3. Duty to inspect company securities.
It is the duty of the auditor to check on the status of company securities. He has the freedom to decide how he wishes to perform this duty. If he discovers that the company’s securities are not in order, he has to come up with a remedy to the problem.
4. Duty to exercise care.
The auditor should ensure that he is cautious as he carries out his duties. He is bound to take reasonable care and to observe professionalism as he carries out his duties.
5. Duty to act honestly.
The auditor must ensure that he remains truthful. He must not ratify anything that he believes to be false. In addition, he must do enough investigation before approving the company’s finances.
6. Duty to provide professional advice
The auditor has the duty to provide his professional advice whenever he is required to do so.
Liability for failure to perform duties
– The auditor is liable to the company if he is guilty of the following actions.
– Professional negligence- The company can sue for damages if the auditor acts contrary to the expected professional standards.
– Misfeasance- This is where the auditor wrongfully exercises his powers.
– The auditor can also be found liable to third parties if the third parties suffer loss as a result of a defective audit.
Auditors are essential to the running of a company even though they are technically not officers of the company.
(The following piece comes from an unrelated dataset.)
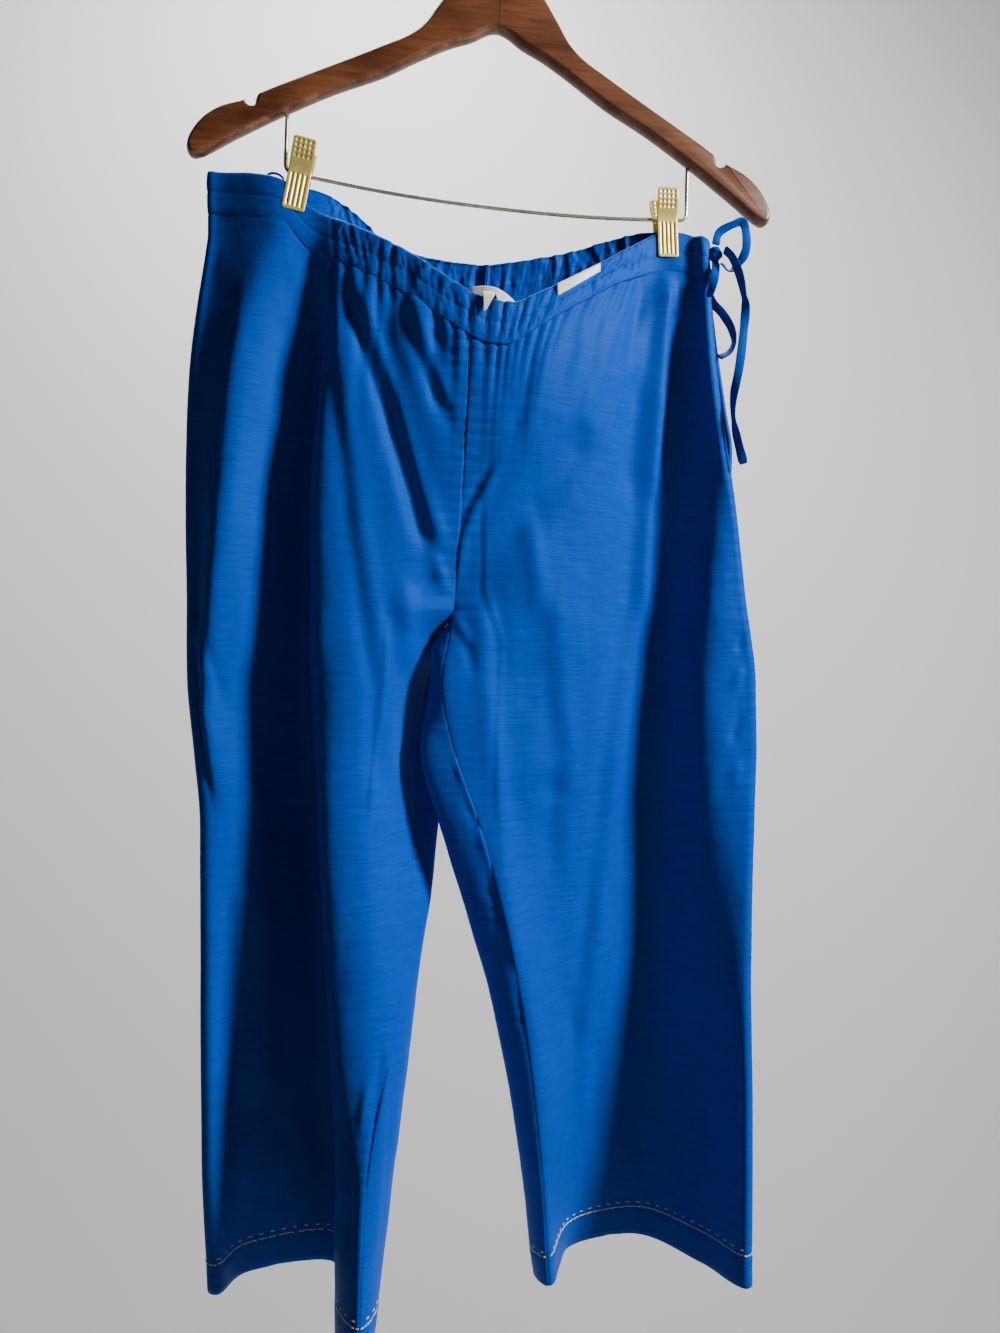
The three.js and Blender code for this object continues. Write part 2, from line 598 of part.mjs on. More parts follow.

The members need the auditor to confirm the true financial status of the company. The auditor hold the directors accountable for their financial decisions.
In addition, before buying company shares, most potential shareholders review the auditor’s reports. An auditor’s report is extremely beneficial to financially stable companies since it attracts shareholders.
It is, therefore, crucial that a director performs his duties and responsibilities as required by law.